* **SET TASK**
For this exercise, return only the lines from the line containing "const plant = new THREE.Group();" through the line containing "scene = bpy.context.scene", both ends included, exactly as they are.

** start **

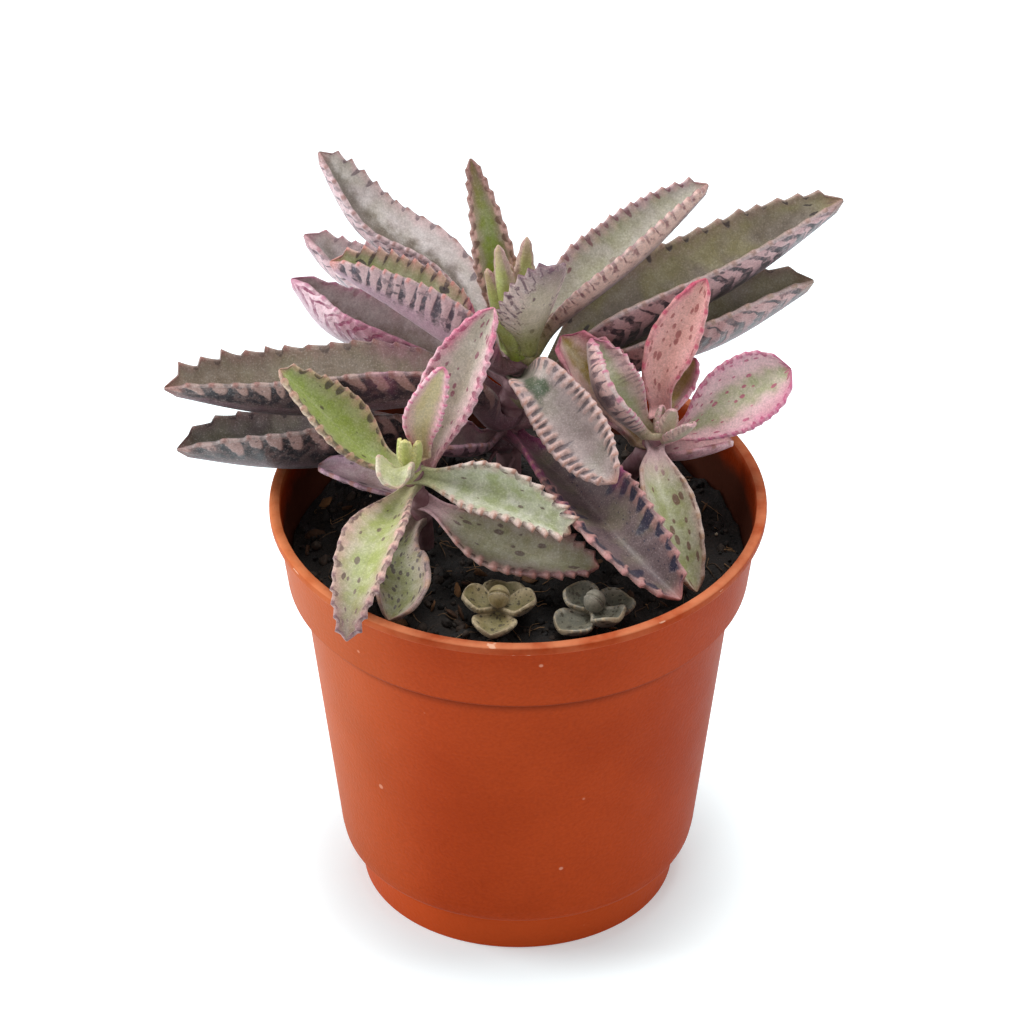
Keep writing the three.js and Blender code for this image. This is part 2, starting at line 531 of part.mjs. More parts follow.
// The soil fills the pot, and each stem stands in a plain hole in it
function makeSoil() {
  const edge = COLLAR_FOOT_RADIUS - WALL - GAP + 0.2;
  const rings = [edge, ...SOIL_RINGS].map((r) => [r, SOIL_LEVEL]);
  const body = latheAboutZ([[0, FLOOR + GAP], ...potInside(GAP), ...rings, [0, SOIL_LEVEL]], SOIL_SIDES);
  const { position } = body.attributes;
  for (let i = 0; i < position.count; i += 1) {
    const [x, y, z] = [position.getX(i), position.getY(i), position.getZ(i)];
    if (z > SOIL_LEVEL - 0.01) position.setZ(i, soilHeight(x, y));
  }
  const stands = [
    ...Object.values(STEMS).map(({ points, radii }) => ({ at: points[0], radius: radii[0] })),
    ...PLANTLETS.map(({ at }) => ({ at, radius: PLANTLET_STEM_RADIUS })),
  ];
  let solid = toSolid(body);
  for (const { at, radius } of stands) {
    const hole = new THREE.CylinderGeometry(radius + GAP, radius + GAP, 2 * HOLE_DEPTH, STEM_SIDES);
    hole.rotateX(Math.PI / 2);
    hole.rotateZ(Math.PI / 2);
    hole.translate(at[0], at[1], SOIL_LEVEL);
    solid = solid.subtract(toSolid(hole));
  }
  return makeMesh('soil', toGeometry(solid), COLOURS.soil, 0.95);
}

const plant = new THREE.Group();
plant.add(makePot(), makeSoil());
Object.keys(STEMS).forEach((key) => plant.add(makeStem(key)));
LEAVES.forEach((leaf) => plant.add(makeLeaf(leaf)));
PLANTLETS.forEach((plantlet) => plant.add(makePlantlet(plantlet)));

export default plant;
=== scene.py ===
# %% [markdown]
# A potted pink butterflies kalanchoe: three plants and two plantlets in a stepped plastic pot.
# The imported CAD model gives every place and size. This script makes finer pieces in the same places,
# gives each one its finish, and sets up the camera, the lights and the floor.

# %% Load the frame
import math

import bmesh
import bpy
import numpy as np
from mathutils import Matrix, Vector
from mathutils import noise as rough_noise


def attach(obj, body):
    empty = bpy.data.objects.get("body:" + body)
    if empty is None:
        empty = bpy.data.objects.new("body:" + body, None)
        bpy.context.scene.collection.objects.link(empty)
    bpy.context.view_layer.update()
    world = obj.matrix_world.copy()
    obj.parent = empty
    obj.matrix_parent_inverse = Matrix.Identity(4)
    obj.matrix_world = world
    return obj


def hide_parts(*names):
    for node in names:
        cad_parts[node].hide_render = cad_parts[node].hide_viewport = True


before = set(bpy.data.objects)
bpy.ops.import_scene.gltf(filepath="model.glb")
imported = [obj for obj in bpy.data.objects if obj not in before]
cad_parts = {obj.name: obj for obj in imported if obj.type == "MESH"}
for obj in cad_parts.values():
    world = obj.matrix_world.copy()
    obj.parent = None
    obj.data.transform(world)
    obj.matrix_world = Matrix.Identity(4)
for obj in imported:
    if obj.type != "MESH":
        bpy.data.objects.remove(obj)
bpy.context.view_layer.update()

MM = 0.001
scene = bpy.context.scene


def add_object(name, data):
    """A new object in the scene."""
    made = bpy.data.objects.new(name, data)
    scene.collection.objects.link(made)
    return made


# %% [markdown]
# The photo was taken with a long lens from a little above, so the pot's sides stay nearly parallel.
# The camera's height and distance were worked out from the ellipses of the pot's lip, step and foot.

# %% Camera
CAMERA_ELEVATION = math.radians(35.84)
CAMERA_TARGET = Vector((-1.27, 0, 90.8)) * MM
CAMERA_DISTANCE = 2362 * MM
CAMERA_LENS = 393.7
CAMERA_SENSOR = 36

camera_data = bpy.data.cameras.new("camera")
camera_data.lens = CAMERA_LENS
camera_data.sensor_width = CAMERA_SENSOR
camera = add_object("camera", camera_data)
toward_camera = Vector((0, -math.cos(CAMERA_ELEVATION), math.sin(CAMERA_ELEVATION)))
camera.location = CAMERA_TARGET + CAMERA_DISTANCE * toward_camera
camera.rotation_euler = (math.pi / 2 - CAMERA_ELEVATION, 0, 0)
scene.camera = camera
print("camera at", camera.location)

# %% [markdown]
# Shader maths reads best as plain sums. One small class wraps a node's output, so that a sum on it adds
# the Math nodes, and one method makes any other node from its type, its settings and its inputs.


# %% Sums that make shader nodes
class Value:
    """One output of a shader node. A sum on it adds Math nodes."""

    def __init__(self, finish, socket):
        self.finish = finish
        self.socket = socket

    def other(self, output):
        return Value(self.finish, self.socket.node.outputs[output])

    def __add__(self, number):
        return self.finish.maths("ADD", self, number)

    def __sub__(self, number):
        return self.finish.maths("SUBTRACT", self, number)

    def __rsub__(self, number):
        return self.finish.maths("SUBTRACT", number, self)

    def __mul__(self, number):
        return self.finish.maths("MULTIPLY", self, number)

    def __truediv__(self, number):
        return self.finish.maths("DIVIDE", self, number)

    def __pow__(self, number):
        return self.finish.maths("POWER", self, number)

    def __abs__(self):
        return self.finish.maths("ABSOLUTE", self)

    __radd__ = __add__
    __rmul__ = __mul__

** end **

* **SOLUTION TO THIS TASK**
const plant = new THREE.Group();
plant.add(makePot(), makeSoil());
Object.keys(STEMS).forEach((key) => plant.add(makeStem(key)));
LEAVES.forEach((leaf) => plant.add(makeLeaf(leaf)));
PLANTLETS.forEach((plantlet) => plant.add(makePlantlet(plantlet)));

export default plant;
=== scene.py ===
# %% [markdown]
# A potted pink butterflies kalanchoe: three plants and two plantlets in a stepped plastic pot.
# The imported CAD model gives every place and size. This script makes finer pieces in the same places,
# gives each one its finish, and sets up the camera, the lights and the floor.

# %% Load the frame
import math

import bmesh
import bpy
import numpy as np
from mathutils import Matrix, Vector
from mathutils import noise as rough_noise


def attach(obj, body):
    empty = bpy.data.objects.get("body:" + body)
    if empty is None:
        empty = bpy.data.objects.new("body:" + body, None)
        bpy.context.scene.collection.objects.link(empty)
    bpy.context.view_layer.update()
    world = obj.matrix_world.copy()
    obj.parent = empty
    obj.matrix_parent_inverse = Matrix.Identity(4)
    obj.matrix_world = world
    return obj


def hide_parts(*names):
    for node in names:
        cad_parts[node].hide_render = cad_parts[node].hide_viewport = True


before = set(bpy.data.objects)
bpy.ops.import_scene.gltf(filepath="model.glb")
imported = [obj for obj in bpy.data.objects if obj not in before]
cad_parts = {obj.name: obj for obj in imported if obj.type == "MESH"}
for obj in cad_parts.values():
    world = obj.matrix_world.copy()
    obj.parent = None
    obj.data.transform(world)
    obj.matrix_world = Matrix.Identity(4)
for obj in imported:
    if obj.type != "MESH":
        bpy.data.objects.remove(obj)
bpy.context.view_layer.update()

MM = 0.001
scene = bpy.context.scene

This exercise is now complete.